16 March 2007

Do you ever wanna just run away?

Well, I was going to blog today, but after reading my good friend Pixie's blog, I just don't have the heart. Don't get me wrong, it was nothing bad or dishearting, actually the opposite. (so don't get upset at all Ms Pixie), it was just "one of those days" where I suddenly find myself very foul. No discernable reason, no logic. Just pissy. And prone to tears.

I was going to blog about my red shirt and how it affects the boys at work, therapy memoirs, my upcoming 5K walk/race for Soldiers' Angels in Cincinnati OH, how I was in process and very close to starting back to school again for the first time in 14 years, my upcoming birthday, and something about Heroes that I can't read because I was writing it at 1a in a little notebook I keep close by for those nights when the head won't stop spinning.
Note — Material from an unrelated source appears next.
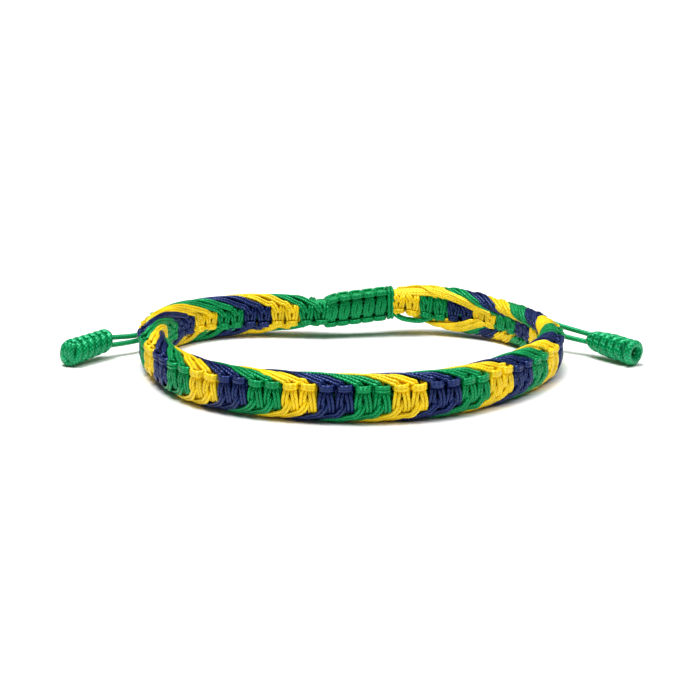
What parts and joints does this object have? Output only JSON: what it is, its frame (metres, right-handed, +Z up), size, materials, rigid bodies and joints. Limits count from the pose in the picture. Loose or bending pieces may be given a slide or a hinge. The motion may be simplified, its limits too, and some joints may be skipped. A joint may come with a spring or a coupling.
{
  "type": "braided cord bracelet",
  "caption": "Flat braided cord bracelet in three colours, closed by a sliding knot, with two pairs of ties that end in wound knots.",
  "frame": {"origin": "under the middle of the ring, on the surface that the bracelet lies on", "axes": "+X along the long way of the ring, to the right in the picture, +Y from its front to the sliding knot at its back, +Z up out of the wrist opening"},
  "size_m": [0.0878, 0.0536, 0.0079],
  "materials": {
    "green_cord": "green twisted nylon cord with a slight gloss",
    "yellow_cord": "yellow twisted nylon cord with a slight gloss",
    "navy_cord": "navy twisted nylon cord with a slight gloss"
  },
  "bodies": {
    "root": {"core_cords": "green_cord", "green_cords": "green_cord", "yellow_cords": "yellow_cord", "navy_cords": "navy_cord", "sliding_knot": "green_cord", "left_tie_upper": "green_cord", "left_tie_lower": "green_cord", "right_tie_upper": "green_cord", "right_tie_lower": "green_cord", "left_end_knot": "green_cord", "right_end_knot": "green_cord"}
  },
  "joints": []
}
It seems as I sit at my computer, the thoughts never come. When I'm driving down the road, laying down at night, doing anything OTHER than blogging, is when I get my little creative spark.

I now do not care. All that is painfully obvious is I am alone. And inexplicably sad. So I fill the time with busy stuff, and try not to settle into this funk that looks to overtake my weekend. Maybe I can make it through the rest of the day at work. Sorry folks, best I can do right now.

no hugs

2 comments:

sparrow said...

I'm thinking you need a good groping. That's what I think.

I also think I will drink beer tonight - much beer and I will do so in your name.

I still want to hear about the red shirt.

*I'm hugging you - you don't have to hug back*

Oh and Miss B. You are ALLOWED to feel exactly the way you do. It is your RIGHT.

Love.

Miss B said...

i'm thinking it's more than a groping i need babygirl... but feel free to have as many beers in my name as you want ~ just make sure you have a DD and don't go home with any long-hair hippie dudes... m-kay?